### The request:
Set down the listing below verbatim, but only from its first line through the line containing "import Sketcher".

------------------------------

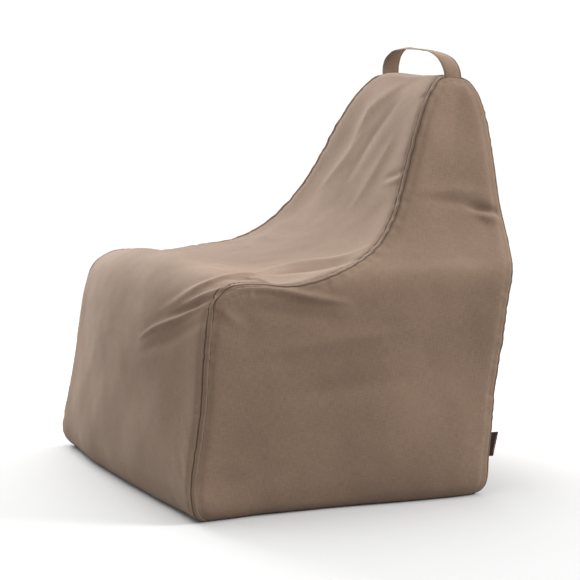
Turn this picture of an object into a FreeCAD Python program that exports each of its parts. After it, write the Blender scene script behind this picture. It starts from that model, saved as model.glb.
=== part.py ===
"""Bean bag lounge chair: a sewn outer cover over a zipped inner liner that holds loose beads.

Millimetres, +Z up, front towards -Y, origin on the floor at the centre of the bounding box.

The bag's form is one side outline (in YZ) swept across X, trimmed by one front outline (in XZ).
Both outlines are inset in steps for the cover cloth, the air gap inside it, the liner cloth and
the room around the beads, and each sewn panel is a piece of the slice between two steps.
"""

import FreeCAD, Part

import math
import os

import Sketcher

App = FreeCAD
V = App.Vector
doc = App.newDocument("bean_bag_chair")

# ---------------------------------------------------------------- driving dimensions

SIZES = {
    # the bag's overall sizes
    "overall_depth": 788,
    "body_height": 884,
    "base_width": 860,
    # side outline, seen from the side
    "front_plinth": 70,
    "front_lean": 60,
    "seat_front_height": 478,
    "seat_low_reach": 224,
    "seat_low_height": 455,
    "back_foot_height": 535,
    "back_foot_depth": 287,
    "back_top_depth": 118,
    "crown_setback": 14,
    "rear_knee_high": 700,
    "rear_knee_low": 580,
    "rear_undercut": 122,
    "front_foot_radius": 40,
    "front_bow_radius": 300,
    "seat_front_radius": 50,
    "seat_low_radius": 200,
    "lap_radius": 170,
    "brow_radius": 25,
    "crown_radius": 25,
    "rear_knee_radius": 350,
    "rear_foot_radius": 35,
    # front outline, seen from the front
    "side_plinth": 62,
    "seat_width": 778,
    "shoulder_height": 468,
    "neck_width": 510,
    "neck_height": 636,
    "top_width": 318,
    "side_foot_radius": 32,
    "side_bow_radius": 300,
    "shoulder_radius": 60,
    "neck_radius": 250,
    "top_corner_radius": 15,
    # cloths and the room between them
    "cover_cloth": 1.2,
    "liner_gap": 3.6,
    "liner_cloth": 0.8,
    "bead_gap": 3.6,
    "base_lip": 12,
    "rear_seam_drop": 50,
    # carrying handle
    "handle_width": 43,
    "handle_cloth": 3,
    "handle_rise": 63,
    "handle_span": 322,
    "handle_splay": 8,
    "handle_bend_radius": 42,
    "handle_setback": 49,
    "handle_lift": 0.5,
    "patch_length": 48,
    "patch_cloth": 1,
    # label tab on the right rear seam
    "label_length": 17,
    "label_height": 50,
    "label_cloth": 1,
    "label_low_edge": 80,
    "label_inset": 8,
    "label_lift": 0.5,
    # zips, one in the cover and one in the liner, across the rear panel
    "cover_zip_length": 600,
    "cover_zip_rise": 150,
    "liner_zip_length": 400,
    "liner_zip_rise": 330,
    "zip_slot": 14,
    "tape_width": 12,
    "tape_cloth": 0.8,
    "tape_tail": 15,
    "coil_width": 2.2,
    "coil_height": 2,
    "coil_split": 1.8,
    "stop_length": 4,
    "stop_play": 0.5,
    "slider_length": 12,
    "slider_width": 11,
    "slider_plate": 1.3,
    "slider_play": 0.4,
    "slider_web": 0.7,
    "slider_web_length": 4,
    "slider_lip": 1.6,
    "lug_length": 5.6,
    "lug_width": 3,
    "lug_height": 5,
    "eye_radius": 1.4,
    "ring_wire_radius": 0.9,
    "ring_width": 10,
    "ring_length": 12,
    "pull_width": 7,
    "pull_length": 30,
    "pull_cloth": 2.8,
    "pull_turnover": 2,
}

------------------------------

### Solution for this task:
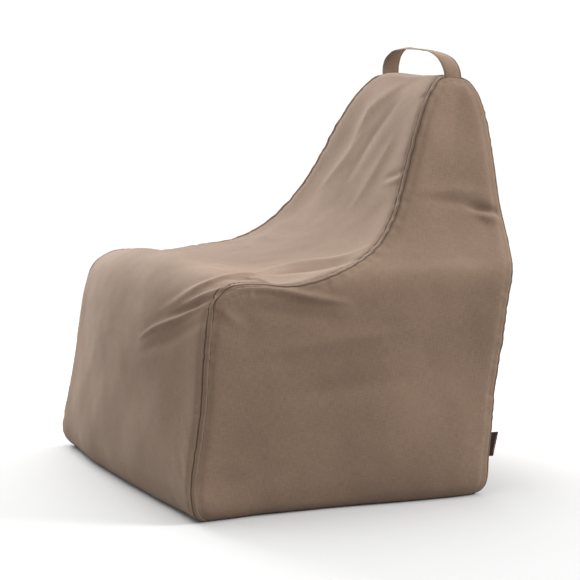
Turn this picture of an object into a FreeCAD Python program that exports each of its parts. After it, write the Blender scene script behind this picture. It starts from that model, saved as model.glb.
=== part.py ===
"""Bean bag lounge chair: a sewn outer cover over a zipped inner liner that holds loose beads.

Millimetres, +Z up, front towards -Y, origin on the floor at the centre of the bounding box.

The bag's form is one side outline (in YZ) swept across X, trimmed by one front outline (in XZ).
Both outlines are inset in steps for the cover cloth, the air gap inside it, the liner cloth and
the room around the beads, and each sewn panel is a piece of the slice between two steps.
"""

import FreeCAD, Part

import math
import os

import Sketcher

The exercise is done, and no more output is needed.